Wednesday, April 22, 2009

Back on track

Wow, I get sidetracked easily. I finish a manuscript and totally forget where I was going with the posts of excerpts from the books -- you'd think finishing a ms was a big deal. Well, it IS a big deal, very BIG.

You know what it is like to finish reading a book? Finishing writing one is a million times MORE. More what? More everything.

Back on track: I like to use places I've been as settings. Thanks to my mom's Gypsy spirit, I've been lots of places.

For example, how about a bit of wheat harvest?

The following day Mr. Goldstein returns for what is to become our daily ritual: a walk on the beach. Since California is the only place Mr. Goldstein has lived in the U.S., he asks questions about life on the prairie.

I tell of the combines cutting wide swaths around the wheat field until it circles down to the final pass of the equipment. “There is haze in the air from the machines churning out the chaff to remove the grain from the heads of the plants.”

Only the most essential activities occur during harvest. It was always a race with the weather and crop prices. Nothing else mattered until the wheat was in, until harvest was finished.

Twelve-year-old children, women, and old men drove two-ton grain trucks. Some trucks were so old they looked like a parade of vintage vehicles creeping down Main Street. Some farmers had several matching new grain trucks that were bought on the gamble it would be a good crop this year.

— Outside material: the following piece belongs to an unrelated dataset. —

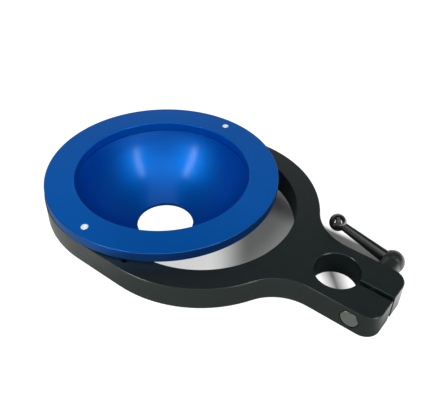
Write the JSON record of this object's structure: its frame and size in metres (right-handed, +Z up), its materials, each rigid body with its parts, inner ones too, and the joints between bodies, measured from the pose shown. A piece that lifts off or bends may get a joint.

There are long lines of trucks at the elevator waiting to weigh and dump their load of grain. The drivers got out of their trucks to stand under shade trees along the road, waiting their turn at the elevator and worrying about their grain’s moisture content. Sometimes two or three drivers would gather near the lead truck, visiting with each other while watching the activities across the yard at the double circle CO-OP® elevator for their turn on the scales.